Three defendants on trial for an arson attack on the Wuppertal Synagogue last July have apologized in court.
The defendants, ages 18, 24 and 29, are all of Palestinian descent. Testifying on Jan. 14 in the Wuppertal district court, which is located 330 miles west of Berlin, they said they had been angry about the war between Israel and Hamas is Gaza. But they did not want to hurt anyone, they said, according to a report in Die Welt newspaper. They apologized to the Jewish community.
Prosecutors have charged them with attempted arson for throwing firebombs at the entrance of the Bergischen Synagogue in the early morning hours of July 29. No one was injured, and damage was slight, as the fires extinguished by themselves.
A neighbor had called police to report burning objects in the street next to the synagogue, which was dedicated in 2002. Wuppertal’s original synagogue was destroyed by the Nazis in 1938.
The men said they were drunk and had smoked marijuana at the time of the attack, celebrating the end of the month of Ramadan fasting. They had filled their empty beer bottles with diesel fuel, they said.

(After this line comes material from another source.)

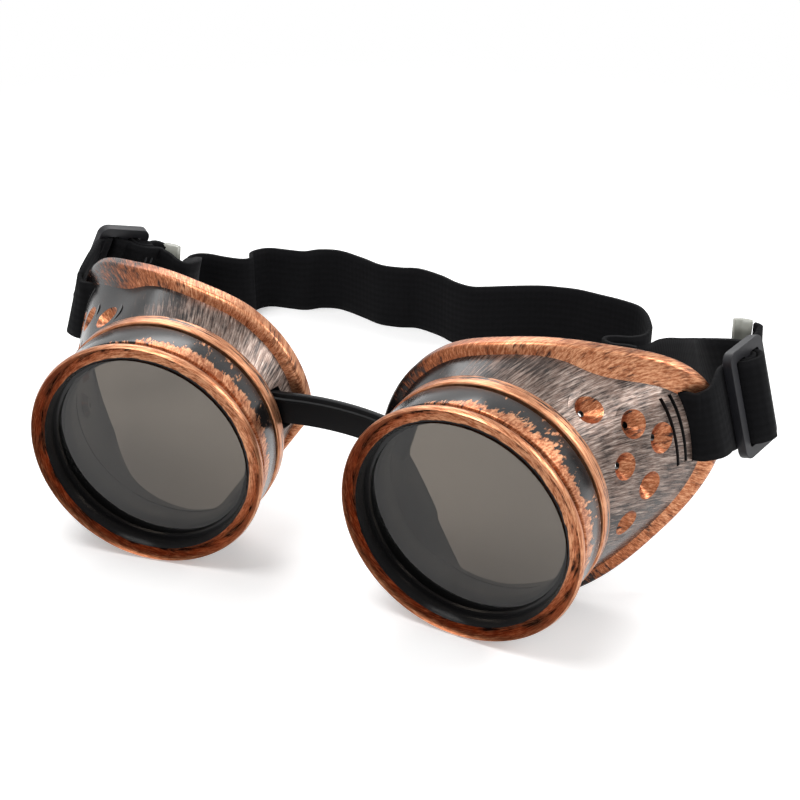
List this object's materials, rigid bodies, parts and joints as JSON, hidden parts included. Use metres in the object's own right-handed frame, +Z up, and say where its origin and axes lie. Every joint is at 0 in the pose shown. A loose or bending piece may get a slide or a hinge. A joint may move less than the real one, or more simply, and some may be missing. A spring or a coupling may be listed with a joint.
{
  "type": "steampunk goggles",
  "caption": "Round-lens goggles: brushed copper cups with vented side shields, screw-on lens rings, a rubber nose bridge and an elastic head strap with plastic sliders.",
  "frame": {"origin": "midway between the centres of the two lens rings, in the plane of their front beads", "axes": "+X to the wearer's left, -Y the way the goggles look, +Z up; the strap's lower edge and the rings' lowest points lie at z = -28.5 mm"},
  "size_m": [0.1937, 0.1459, 0.0604],
  "materials": {
    "copper_abs": "gloss black ABS dry-brushed with antique copper paint",
    "smoke_lens": "clear smoke-brown acrylic, polished",
    "gasket_rubber": "matt black moulded rubber",
    "bridge_rubber": "satin black moulded rubber",
    "elastic": "matt black woven elastic",
    "slider_plastic": "satin charcoal moulded plastic",
    "tip_film": "clear heat-sealed film over black elastic",
    "thread": "black polyester thread"
  },
  "bodies": {
    "frame": {"nose_bridge": "bridge_rubber", "head_strap": "elastic"},
    "left_cup": {"left_eye_cup": "copper_abs", "left_gasket": "gasket_rubber", "left_cup_strap": "elastic", "left_side_strap": "elastic"},
    "left_lens_carrier": {"left_lens": "smoke_lens"},
    "left_ring": {"left_screw_ring": "copper_abs"},
    "left_glide": {"left_slider": "slider_plastic", "left_strap_tip": "tip_film", "left_bar_tack": "thread"},
    "right_cup": {"right_eye_cup": "copper_abs", "right_gasket": "gasket_rubber", "right_cup_strap": "elastic", "right_side_strap": "elastic"},
    "right_lens_carrier": {"right_lens": "smoke_lens"},
    "right_ring": {"right_screw_ring": "copper_abs"},
    "right_glide": {"right_slider": "slider_plastic", "right_strap_tip": "tip_film", "right_bar_tack": "thread"}
  },
  "joints": [
    {"name": "left_cup_swing", "type": "hinge", "parent": "frame", "child": "left_cup", "pos_m": [0.0139, 0.0205, 0.0063], "axis": [0, 0, 1], "range_deg": [-5, 9], "stiffness_Nm_per_rad": 0.02, "deforming": ["left_side_strap", "head_strap"]},
    {"name": "left_lens_slide", "type": "slide", "parent": "left_cup", "child": "left_lens_carrier", "axis": [-0.1132, -0.9936, 0], "range_m": [0, 0.0053]},
    {"name": "left_ring_turn", "type": "hinge", "parent": "left_lens_carrier", "child": "left_ring", "pos_m": [0.0381, 0, 0], "axis": [-0.1132, -0.9936, 0], "range_deg": [0, 630]},
    {"name": "left_slider_slide", "type": "slide", "parent": "left_cup", "child": "left_glide", "axis": [0.3002, 0.9538, 0.014], "range_m": [-0.001, 0.003], "deforming": ["left_cup_strap", "left_side_strap"]},
    {"name": "right_cup_swing", "type": "hinge", "parent": "frame", "child": "right_cup", "pos_m": [-0.0139, 0.0205, 0.0063], "axis": [0, 0, -1], "range_deg": [-5, 9], "stiffness_Nm_per_rad": 0.02, "deforming": ["right_side_strap", "head_strap"]},
    {"name": "right_lens_slide", "type": "slide", "parent": "right_cup", "child": "right_lens_carrier", "axis": [0.1132, -0.9936, 0], "range_m": [0, 0.0053]},
    {"name": "right_ring_turn", "type": "hinge", "parent": "right_lens_carrier", "child": "right_ring", "pos_m": [-0.0381, 0, 0], "axis": [0.1132, -0.9936, 0], "range_deg": [0, 630]},
    {"name": "right_slider_slide", "type": "slide", "parent": "right_cup", "child": "right_glide", "axis": [0.48, 0.8239, -0.3014], "range_m": [-0.001, 0.003], "deforming": ["right_cup_strap", "right_side_strap"]}
  ],
  "couplings": [
    {"joint": "left_lens_slide", "follows": "left_ring_turn", "m_per_rad": 0.00047746},
    {"joint": "right_lens_slide", "follows": "right_ring_turn", "m_per_rad": 0.00047746}
  ]
}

Die Welt reported that one defendant, speaking through his attorney, said he “has no problem with Jewish people.”
But the head of the local Jewish community, Leonid Goldberg, told reporters that he did not believe this statement and saw the arson attack as a sign of “pure anti-Semitism.”
A verdict is expected on Jan. 28. The crime is punishable by a jail term of up to 15 years, news reports said.